Rocade de Rennes, une voiture en panne avance laborieusement poussée par 3 ombres qui se la joue collectif afin d’avancer vers la station-service la plus proche. L’enseigne brille d’un jaune électrique, et les lettres B.A.L.U.S.K semblent clignoter de manière nerveuse dans la grisaille industrielle. Le conducteur nous fixe du regard, prêt à remonter au volant d’une étrange 206 aussi sombre que la Peste Noire. Un des passagers fait le plein, le regard posé sur le compteur. L’autre est au téléphone hochant la tête sans prononcer un mot, avant de raccrocher au son d’un énigmatique « Dis-leur, Rien Ne Change». Ces visages me reviennent soudain en mémoire : ce sont ceux des échappés de l’Asile. Je décroche mon téléphone, le réseau est brouillé par une mélodie aussi aérienne que mécanique me plongeant dans ce qui semble être, au cœur d’une folie inavouée, leur Projet Initial.
Ce projet « arrive d’autre part [porté par] Skid, Lucio, Dj Baz, [voulant] deux fois plus le trône comme Anne de Bretagne ». Le tempo est donné, le triptyque rennais, première formation du groupe L’Asile revient en ayant ôté sa camisole de force et remet les pieds sur terre après s’être envolé en famille vers Oulan Bator. Le projet est entièrement produit par Dj Baz, qui fait preuve d’une polyvalence et d’une solide maîtrise du beatmaking aussi bien que du scratch. Le diamant de la platine s’agite avec efficacité pour venir ponctuer les refrains dualistes des deux MCs, comparses de longue date. C’est cette complicité et cette étonnante symbiose qui ressort dès la première écoute, tant la dimension d’album écrit à deux mains se fait prégnante. L’EP transpire d’une dimension scénique indéniable, il a été écrit pour être joué et faire trembler les planches des salles de concert du grand ouest.
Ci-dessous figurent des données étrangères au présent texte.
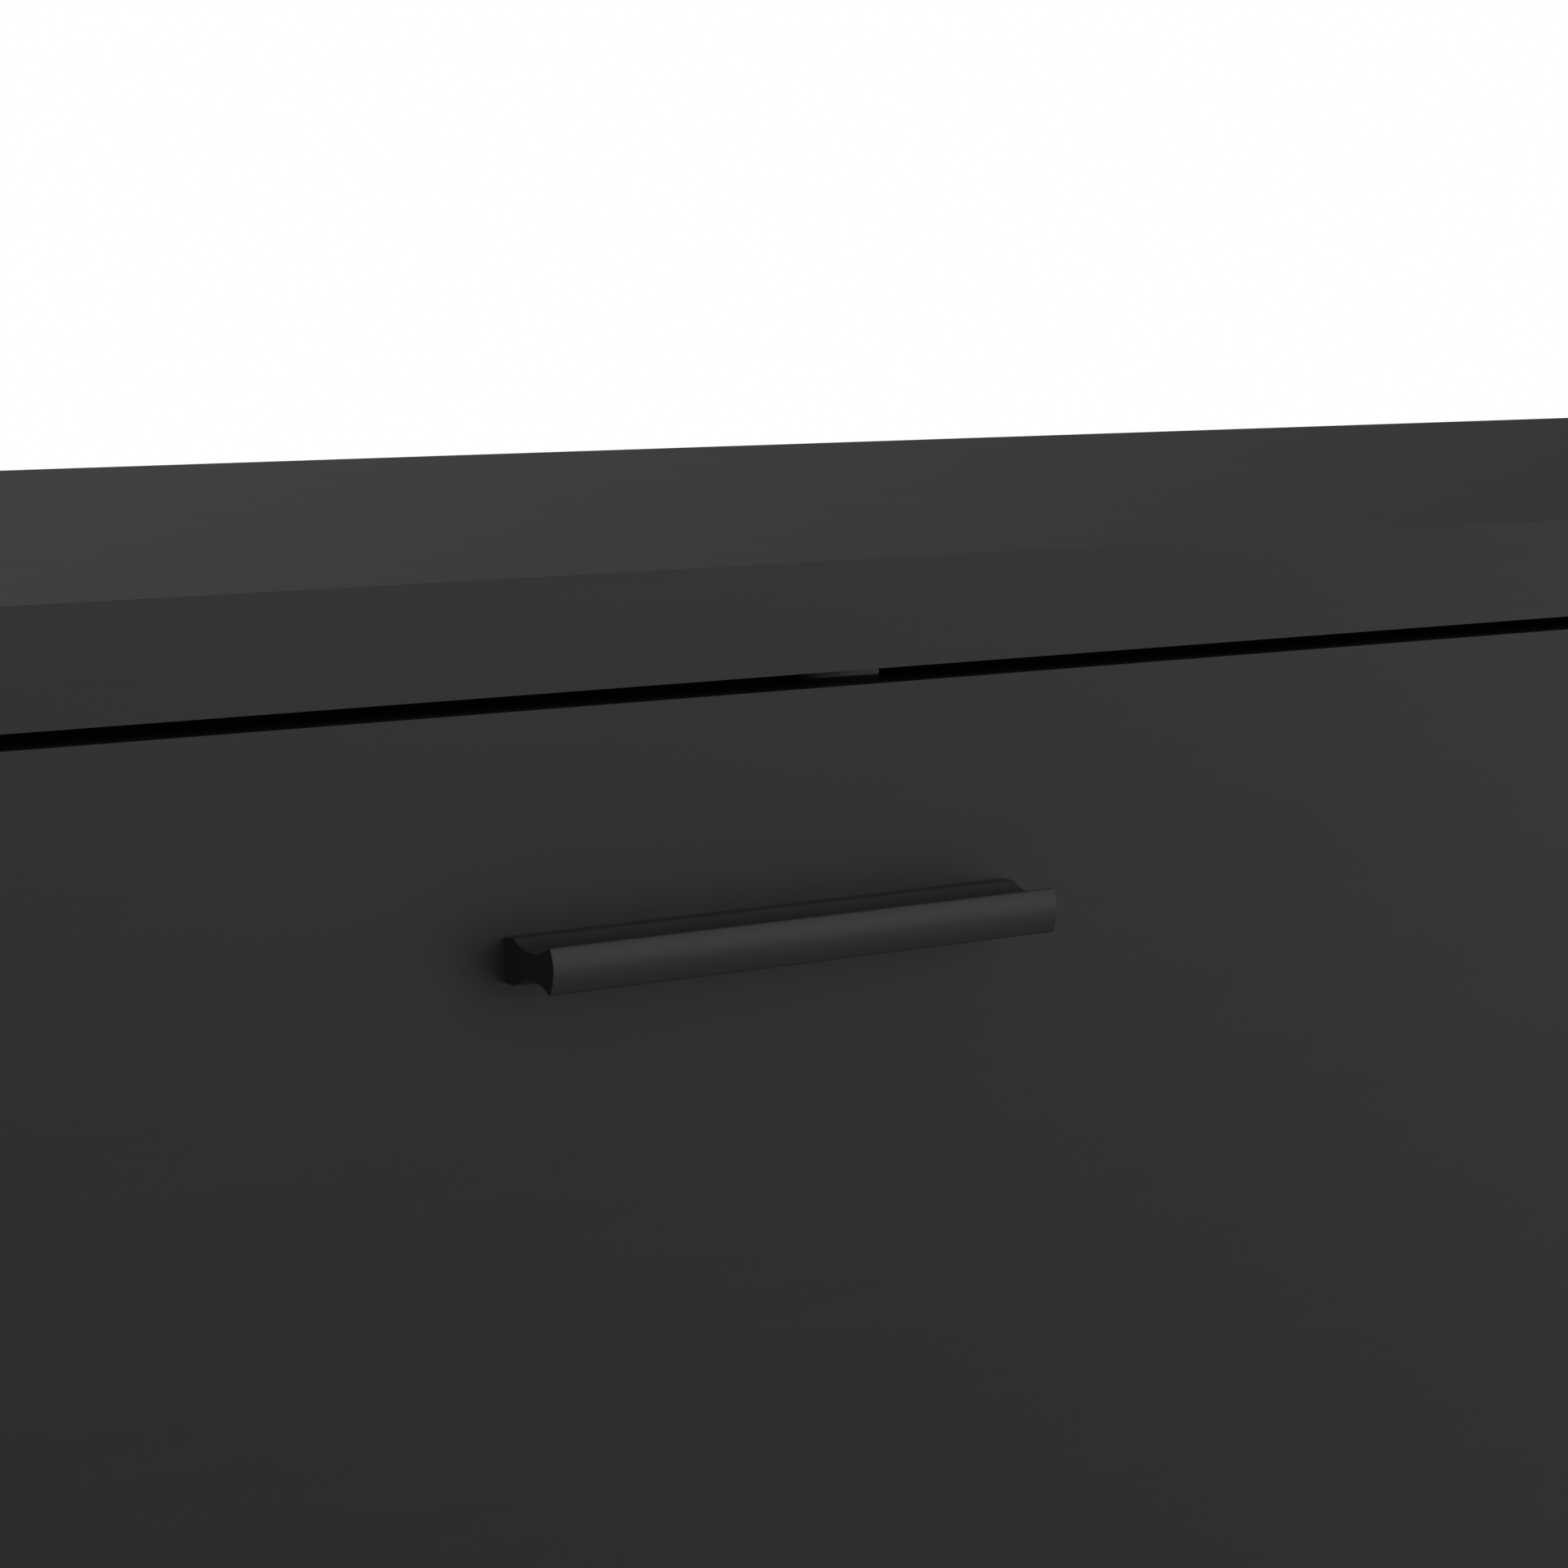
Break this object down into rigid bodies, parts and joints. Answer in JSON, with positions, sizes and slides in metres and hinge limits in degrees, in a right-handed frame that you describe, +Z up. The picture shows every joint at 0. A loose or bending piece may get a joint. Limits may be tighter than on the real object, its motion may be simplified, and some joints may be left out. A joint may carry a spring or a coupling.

D’ailleurs, alors que « La foule se soulève, que toute la salle lève le bras Le B, le L, le S, dangereux comme la peste noire » sont bien partis pour propager ce poison aussi fiévreux qu’une rue de la soif un jeudi soir estudiantin.
D’un point de vue purement textuel, les deux rappeurs débutent sur un égotrip en bonne et due forme au flow affolant, empli de références à une pop culture qui ne les quitte jamais et fait mouche quand Lucio annonce « J’navigue entre l’aiguille d’l’horloge et la clepsydre/Yuri Orlov et Albert Fish, cocktails molotov, manneken pis ». Dealer de rimes ouvrant les yeux non sans mal, et dressant un constat social grisonnant se faisant parfois défaitiste, le duo n’a qu’un message face à un quotidien en impasse où « On t’propose une vie de chien, tout ça sans RTT/Voilà ton choix, c’est la SPA ou l’ASVP » alors Dis-Leur que l’alternative est réelle et que même si « l’omerta est certifiée, faudrait pas se faire niquer ».
La diatribe sociétale n’en finit pas, et le débat reprend à l’arrière de cette 206 roulant à pleine vitesse, tentant vainement de rattraper un temps filant bien trop vite. Sa dimension cyclique est indéniable, pareille à l’Ouroboros se mordant la queue tant Rien Ne Change « Depuis la physique quantique et l’église byzantine/ Jusqu’aux nano-technologies, tous ces clonages de masse/Le baromètre biologique au chômage, c’est le naufrage »… Toujours ce constat d’une jeunesse perdue et que l’on perd pour laquelle « rien ne change, mais tout évolue » en somme celle pour qui « le futur c’est le doute entre clair et obscur ».
S’extirpant enfin de ce mal-être, le trio revient avec son énergie communicative et ce feu fédérateur, porté par cette envie qui se la Joue Collectif où les deux rappeurs se renvoient la balle à merveille. L’EP se referme comme le coffre de la gova, sur un claquement bruyant faisant ressortir par les 6 lettres de BALUSK la triple entité que ces rennais forment. Entre éloge du temps passé et présent, d’une passion qui les mu et les transcende, ce morceau se fait une balade en hommage au chemin parcouru en équipe. Un dernier titre aux allures de départ en trombe dans un crissement de pneu, nous rappelant qu’il ne s’agit que du Projet Initial et que la suite est à retrouver à la pompe d’une future station puisque « La distance est longue » et qu’ils se disent « déjà trop vieux pour mourir jeunes ».